Dave Sterns is with the second camp. “We are certainly known in our area as the go to place for boutique and vintage stuff. We tend to get players that appreciate high-end stuff and are willing to spend the money on it. Those players are my best resources,” adds Sterns. “I’m always looking for a potential new line that would work for us, but it’s hard with so many small companies out there. A lot of them are going after the same thing. Everyone has a tube screamer clone! You have to be a little bit picky – It’s sort of demand-driven in that sense.”
Words of Wisdom
“It’s a way to really benefit customers to have all the little stuff that they need and want,” says Shewchuck. “The capo is what helps you enjoy the acoustic guitar and the cables are what help you enjoy your pedals.”
“We’ve taken a philosophical shift in that it’s not just about making the profit; it’s also about perpetuating the activity,” says Eschliman. “When you engage people with better quality accessories – things like good print books, better capos, better strings, and a better repair shop, you’re making the players lifestyle better and the activity of playing more quality.” In other words, “When you get them enjoying themselves, they tend to spend more money.”
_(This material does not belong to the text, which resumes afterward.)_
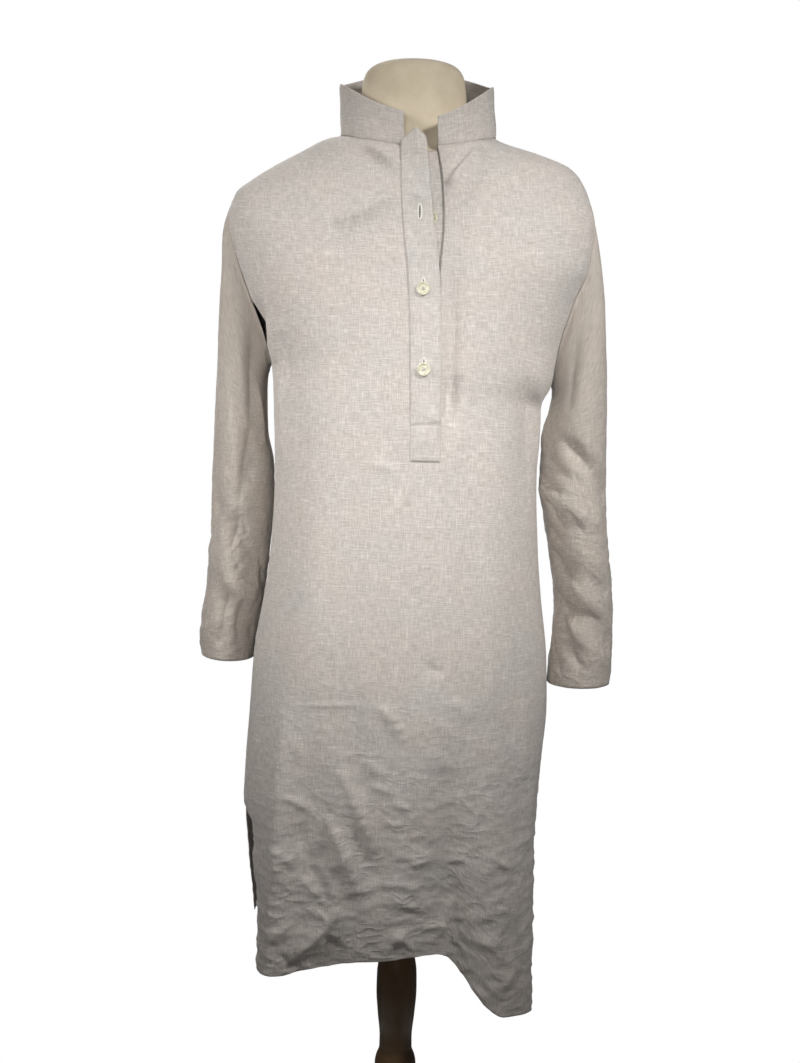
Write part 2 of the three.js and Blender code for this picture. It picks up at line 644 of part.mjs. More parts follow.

For Fazio, it’s all about merchandising and customer service, “The open displays out on the floor so people can roam between them and handle the items, that’s been very consistent.” Along with providing plenty of open displays, Fazio tries to give customers a “good, better, best” option. “If you keep it to a good, better, and best type of situation, you buy better and, obviously, the more margin you can make, the better.”